A noter, enfin, un dernier épisode presque incroyable de cette aventure : notre fête nationale célébrée le 14 juillet 1943, au cours de laquelle nos soldats entonnèrent la Marseillaise en présence de József Antall (père du futur Premier ministre) du Ministère hongrois de l’Intérieur et du colonel Zoltán Baló, chef de la 21e Section au ministère de la Guerre, de l’attaché militaire à la légation française en tenue, d’officiers hongrois et polonais et du Nonce Rotta. Balatonboglár est vraiment le seul endroit en Europe où une telle scène a pu se produire, en pleine guerre !
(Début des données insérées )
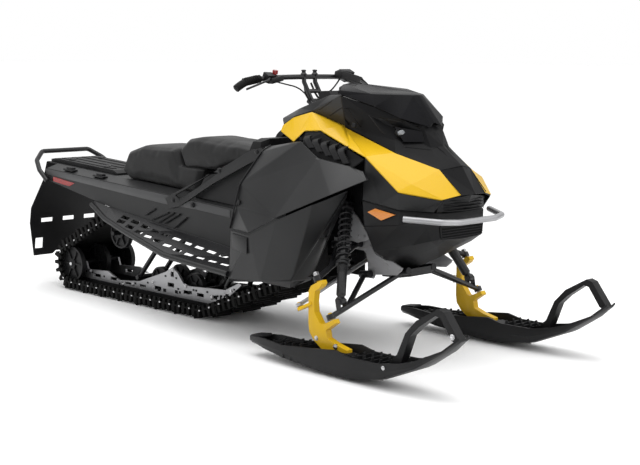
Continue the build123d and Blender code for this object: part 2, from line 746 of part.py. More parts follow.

Budapest fut également le théâtre d’un bel épisode de solidarité et d’entraide qui mérite d’être cité. Un célèbre acteur et directeur de théâtre (Balázs Samu) cacha dans la salle des accessoires de son théâtre un réfugié français fuyant les Croix fléchées. Pierre Godefroy, devenu par la suite sénateur gaulliste. Épisode qu’il évoque dans son livre «Comme la feuille au vent» (Paris, 1948).
La veille avait été projeté dans les locaux de l’Institut français le film „Ideiglenes paradicsom” („Temporary paradise”) du réalisateur hongrois András Kovács (1981). Version romancée des évènements de Balatonboglár, dans laquelle Jacques, un soldat français réfugié en Hongrie (André Dussollier) tente de s’évader par la Yougoslavie. Il trouvera l’amour avec une jeune Hongroise dans le pays encore en guerre (Edit Frajt). Jeune juive qu’il tentera de sauver à son tour, mais qui finira prise dans une rafle.
En ces temps où l’actualité entraîne des dizaines (centaines) de milliers d’Ukrainiens à chercher refuge en Hongrie où ils sont accueillis dans un grand élan de solidarité, voilà qui ne fait que confirmer que, dans les grandes épreuves, le Hongrois saura toujours nous montrer que l’on peut compter sur lui (4).
Pierre Waline
(1): Európa kiadó, 1981. Un de ces prisonniers dont le témoignage figure dans l’ouvrage, fut par la suite diplomate dans notre ambassade de Budapest, puis à Bonn où je l’ai retrouvé plus tard. Roger Klein qui avait alors rencontré sa future épouse hongroise.
(2): dont, principal soutien, notre ami István Boros, président de l’Association des décorés en Hongrie.
(3): salle située entre deux autres à la mémoire des réfugiés polonais et des Juifs.
(4): à la différence de ce qui s’est passé en France avec les prisonniers hongrois à la Libréation, dont certains victimes de mauvais traitements.